The lame-duck Republican House voted strictly on party lines, thus making Clinton the second chief executive in American history to be impeached.

Clinton spent some time in the Oval Office with Tony Campolo, one of his spiritual mentors, before the vote. Afterward, the Democratic leaders and other party members rushed to the White House in a show of support.

Three weeks later, the Senate trial ensued with 100 senators sitting silent as “impartial jurors.” Although they were mute while in session, as soon as it broke up, there was a mad rush to the cameras and microphones.

Try as they did for vindication of their impeachment vote, the House so-called managers or prosecutors failed to muster the necessary sixty-seven Senate votes to remove Clinton from office.

Except for rumors and the president’s puffy eyes, it was difficult to envision his human side in the crisis of his life…

The only personal touch during the trial was supplied by fellow Arkansan and former senator Dale Bumpers, who delivered a boffo oration in Clinton’s defense that was marked by humor and southern grace.

That’s how he knew he could get away with it.

“What the hell do they think we are, puppets?”

  1. It was Republicans who supported the various civil rights bills of the fifties, and Ford supported the 1964 Civil Rights Act and the 1965 Voting Rights Act. What he opposed was Lyndon Johnson’s vast expansion of the welfare state. He also supported withholding federal funds from states that ignored Brown v. Board of Education, but opposed forced busing.

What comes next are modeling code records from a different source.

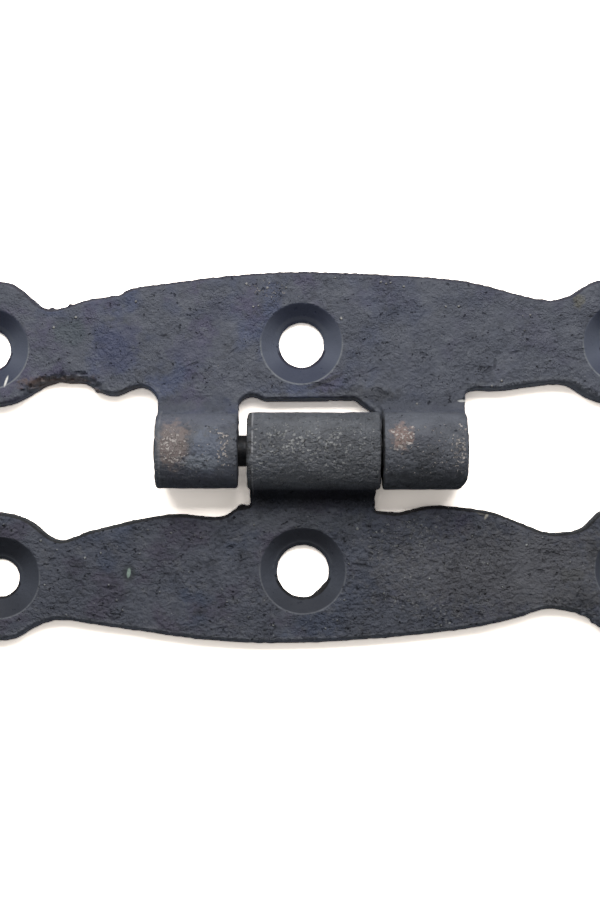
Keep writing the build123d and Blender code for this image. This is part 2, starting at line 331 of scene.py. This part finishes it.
# Edges that were struck off by hand: middle and half sides of the area, width and depth
UPPER_BEVELS = (
    ((-25.7, 7.5), (5.6, 2.4), 0.8, 0.8),
    ((27.6, 6.6), (2.6, 1.6), 0.5, 0.5),
)
LOWER_BEVELS = (
    ((0.0, -18.5), (60.0, 6.0), 0.22, 0.15),
)

# Burrs on the plates' walls: middle, radius and how far they stand out
UPPER_BURRS = (
    ((-24.3, 14.9), 0.35, 0.4),
    ((-24.9, 14.7), 0.3, 0.25),
    ((-26.2, 14.6), 0.4, 0.2),
    ((-21.6, 6.9), 0.5, 0.3),
)
LOWER_BURRS = (
    ((-7.2, -4.6), 0.9, 0.35),
    ((27.0, -15.4), 0.7, 0.2),
    ((28.3, -16.3), 0.6, 0.3),
    ((0.8, -13.3), 1.2, 0.2),
    ((6.65, -2.4), 2.2, 0.15),
)

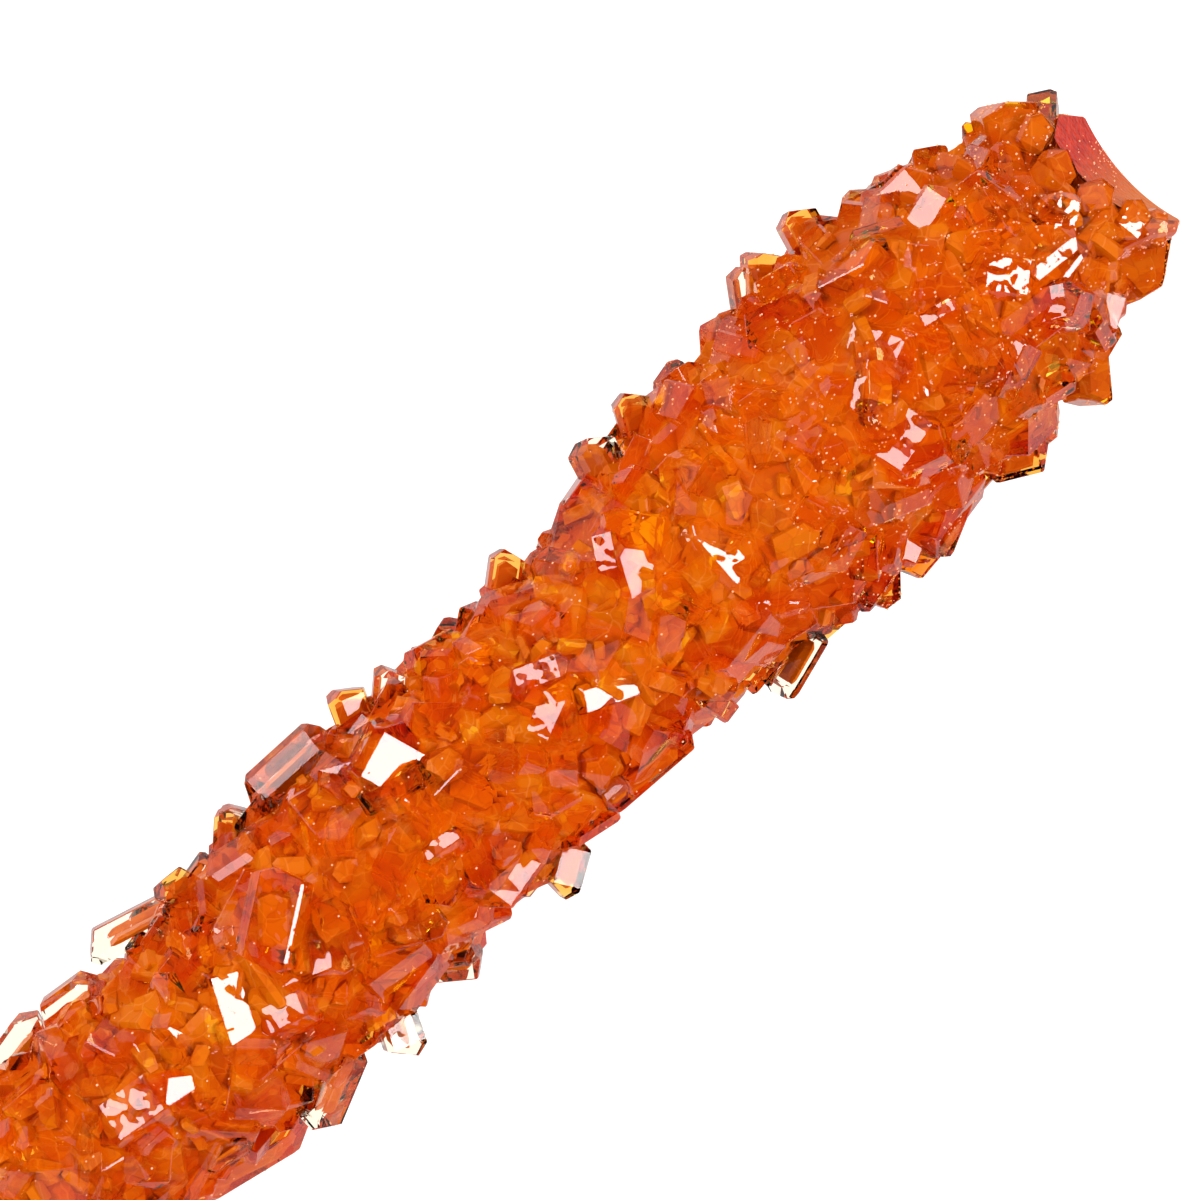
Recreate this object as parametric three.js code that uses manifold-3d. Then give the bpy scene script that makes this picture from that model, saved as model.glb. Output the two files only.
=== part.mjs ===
// A rock candy stick lying on its side: sugar crystals grown on a round wooden stick.
// Millimetres, +Z up, +X along the stick towards the candy's tip. The origin is under the middle of
// the whole stick, on the surface that the candy lies on.
import * as THREE from "three";
import { ConvexGeometry } from "three/addons/geometries/ConvexGeometry.js";
import { mergeVertices } from "three/addons/utils/BufferGeometryUtils.js";
import Module from "manifold-3d";

// Driving dimensions
const OVERALL_LENGTH = 178; // handle end to candy tip
const CANDY_LENGTH = 115;
const STICK_DIAMETER = 4;
const STICK_EDGE = 0.4; // the sanded edge at each end of the stick
const STICK_STOPS_SHORT_OF_TIP = 12;
const AXIS_HEIGHT = 8.6; // the stick's axis above the surface
const FIT_GAP = 0.3; // free space round the stick inside the candy
const CRYSTAL_BED = 1.6; // how far the crystals stand out of the solid core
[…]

  2. Her family came from a town which was then in Syria—Tripoli—but which later became part of Lebanon.

  3. How smart can the White House press possibly be that two members were about to get married and it was a secret?

  4. There were a lot of issues, apparently. After canceling the April 16/17 support, “President Kennedy authorized an ‘air-umbrella’ at dawn on April 19—six unmarked American fighter planes took off to help defend the brigade’s B-26 aircraft flying. But the B-26s arrived an hour late, most likely confused by the change in time zones between Nicaragua and Cuba.”